Establish a network governance body: a group of representatives from member communities that sets and maintains standards, adjudicates disputes, coordinates expansions, and maintains the network-wide documentation. Communication networks that lack governance tend to fragment — different communities adopt incompatible procedures, and the network degrades into isolated islands that cannot exchange traffic. The ITU was founded in 1865 precisely because the major European telegraph companies could not exchange international traffic without a standards body to enforce interoperability. Start governance early; it is much easier to maintain than to create after fragmentation has occurred.
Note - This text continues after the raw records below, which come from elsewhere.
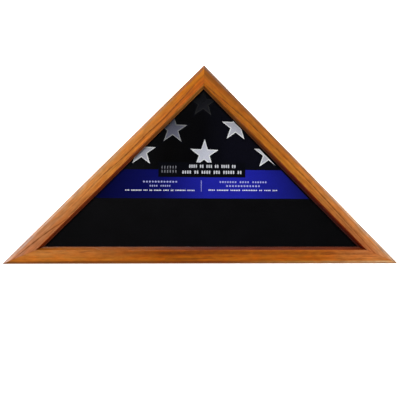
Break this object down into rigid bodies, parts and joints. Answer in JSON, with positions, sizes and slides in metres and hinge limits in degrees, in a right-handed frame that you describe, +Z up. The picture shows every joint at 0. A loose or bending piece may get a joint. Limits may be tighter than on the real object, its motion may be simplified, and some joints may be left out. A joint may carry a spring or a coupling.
{
  "type": "folded flag display case",
  "caption": "Triangular glass-fronted wooden case for a folded flag, with a lift-out back held by turn buttons, a printed card, and a hanging plate at the apex.",
  "frame": {"origin": "middle of the footprint, on the surface that the case stands on", "axes": "+X to the right along the bottom rail, -Y out of the glass front, +Z up to the apex"},
  "size_m": [0.419, 0.0808, 0.2095],
  "materials": {
    "rail_wood": "satin",
    "strip_wood": "satin",
    "clear_glass": "polished",
    "card_print": "semi-gloss print",
    "hardboard": "matte",
    "black_felt": "matte",
    "zinc_steel": "zinc plated",
    "bumper_rubber": "matte",
    "tab_leather": "satin",
    "rivet_brass": "polished"
  },
  "bodies": {
    "case": {"left_rail": "rail_wood", "right_rail": "rail_wood", "bottom_rail": "rail_wood", "glass_pane": "clear_glass", "left_glazing_strip": "strip_wood", "right_glazing_strip": "strip_wood", "bottom_glazing_strip": "strip_wood", "glazing_brads": "zinc_steel", "corner_v_nails": "zinc_steel", "hanger_plate": "zinc_steel", "hanger_screws": "zinc_steel", "turn_button_screws": "zinc_steel", "wall_bumpers": "bumper_rubber"},
    "card": {"printed_card": "card_print"},
    "back": {"back_panel": "hardboard", "felt_facing": "black_felt", "pull_tab": "tab_leather", "tab_rivet": "rivet_brass"},
    "button_left_lower": {"turn_button_left_lower": "zinc_steel"},
    "button_left_upper": {"turn_button_left_upper": "zinc_steel"},
    "button_right_lower": {"turn_button_right_lower": "zinc_steel"},
    "button_right_upper": {"turn_button_right_upper": "zinc_steel"},
    "button_bottom_left": {"turn_button_bottom_left": "zinc_steel"},
    "button_bottom_right": {"turn_button_bottom_right": "zinc_steel"}
  },
  "joints": [
    {"name": "panel_slide", "type": "slide", "parent": "case", "child": "back", "axis": [0, 1, 0], "range_m": [0, 0.12]},
    {"name": "card_slide", "type": "slide", "parent": "case", "child": "card", "axis": [0, 1, 0], "range_m": [0, 0.058]},
    {"name": "turn_left_lower", "type": "hinge", "parent": "case", "child": "button_left_lower", "pos_m": [-0.14591, 0.03675, 0.05657], "axis": [0, 1, 0], "continuous": true},
    {"name": "turn_left_upper", "type": "hinge", "parent": "case", "child": "button_left_upper", "pos_m": [-0.06318, 0.03675, 0.1393], "axis": [0, 1, 0], "continuous": true},
    {"name": "turn_right_lower", "type": "hinge", "parent": "case", "child": "button_right_lower", "pos_m": [0.14591, 0.03675, 0.05657], "axis": [0, -1, 0], "continuous": true},
    {"name": "turn_right_upper", "type": "hinge", "parent": "case", "child": "button_right_upper", "pos_m": [0.06318, 0.03675, 0.1393], "axis": [0, -1, 0], "continuous": true},
    {"name": "turn_bottom_left", "type": "hinge", "parent": "case", "child": "button_bottom_left", "pos_m": [-0.11, 0.03675, 0.005], "axis": [0, -1, 0], "continuous": true},
    {"name": "turn_bottom_right", "type": "hinge", "parent": "case", "child": "button_bottom_right", "pos_m": [0.11, 0.03675, 0.005], "axis": [0, 1, 0], "continuous": true}
  ]
}
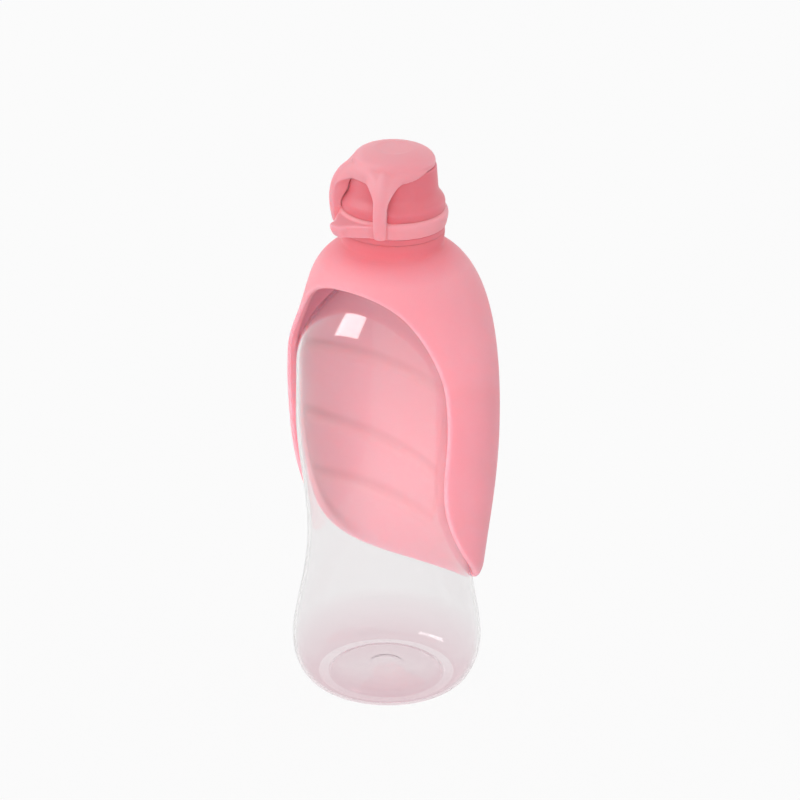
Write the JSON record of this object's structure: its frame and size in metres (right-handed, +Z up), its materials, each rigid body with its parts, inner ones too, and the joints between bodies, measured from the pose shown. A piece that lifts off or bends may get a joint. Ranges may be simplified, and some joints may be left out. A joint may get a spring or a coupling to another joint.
{
  "type": "dog travel water bottle",
  "caption": "Clear squeeze water bottle for dogs with a soft leaf that flips up into a drinking bowl, and a screw cap whose spout has a lid on two straps.",
  "frame": {"origin": "on the table, under the middle of the bottle's base, on the bottle's axis", "axes": "+Z up along the bottle's axis; +Y towards the back, where the leaf's tip hangs; the leaf's opening faces -Y"},
  "size_m": [0.0848, 0.0796, 0.2218],
  "materials": {
    "bottle_clear": "gloss",
    "leaf_silicone": "matte",
    "cover_silicone": "matte",
    "cap_plastic": "satin",
    "seal_silicone": "satin"
  },
  "bodies": {
    "bottle": {"bottle": "bottle_clear"},
    "leaf": {"leaf_collar": "leaf_silicone", "leaf_bowl": "leaf_silicone"},
    "leaf_tip": {"leaf_tip": "leaf_silicone"},
    "seal": {"neck_seal": "seal_silicone"},
    "cap": {"cap_body": "cap_plastic", "spout_valve": "seal_silicone", "valve_retainer": "cap_plastic", "cover_ring": "cover_silicone", "left_strap": "cover_silicone", "right_strap": "cover_silicone"},
    "lid": {"cover_lid": "cover_silicone", "lid_plug": "cover_silicone"}
  },
  "joints": [
    {"name": "leaf_turn", "type": "hinge", "parent": "bottle", "child": "leaf", "pos_m": [0, 0, 0.18], "axis": [0, 0, 1], "continuous": true},
    {"name": "leaf_flip", "type": "slide", "parent": "leaf", "child": "leaf_tip", "axis": [0, 0.061, 0.9981], "range_m": [0, 0.31], "deforming": ["leaf_bowl"]},
    {"name": "cap_rise", "type": "slide", "parent": "bottle", "child": "seal", "axis": [0, 0, 1], "range_m": [0, 0.00541]},
    {"name": "cap_turn", "type": "hinge", "parent": "seal", "child": "cap", "pos_m": [0, 0, 0.195], "axis": [0, 0, 1], "range_deg": [0, 540]},
    {"name": "lid_flip", "type": "hinge", "parent": "cap", "child": "lid", "pos_m": [-0.00405, -0.01907, 0.209], "axis": [0.9781, -0.2079, 0], "range_deg": [0, 140], "deforming": ["left_strap", "right_strap"]}
  ],
  "couplings": [
    {"joint": "cap_rise", "follows": "cap_turn", "m_per_rad": 0.00057296}
  ]
}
Resilience and Failure Planning
No network component is perfectly reliable. Design for failure:
Redundant routes: every community should have at least two independent paths to the network. A single wire connecting an isolated community to the network is a single point of failure — one storm, one fallen tree, and they are isolated. A second route via a different path (different geography, different intermediate nodes) costs more but provides the resilience that makes the network reliable.
Backup procedures: when the preferred route fails, operators need to know immediately: what is the backup route? Who do they contact? What alternate frequencies or schedules do they use? These procedures must be documented, practiced, and known to all operators before they are needed.
Emergency restoration kits: each relay station should have materials for rapid line repair: spare wire, insulators, clamps, tools. A broken wire that takes a month to repair is a different failure from one that takes a day. The difference is whether the repair materials are available locally or must be ordered from distant suppliers.
The telegraph network is civilization’s first experiment in long-distance communication infrastructure. The patterns it established — routing tables, relay stations, standardized protocols, governance bodies — have been reinvented in every subsequent communication technology. Understanding how telegraph networks were designed and operated provides the conceptual foundation for understanding all that followed.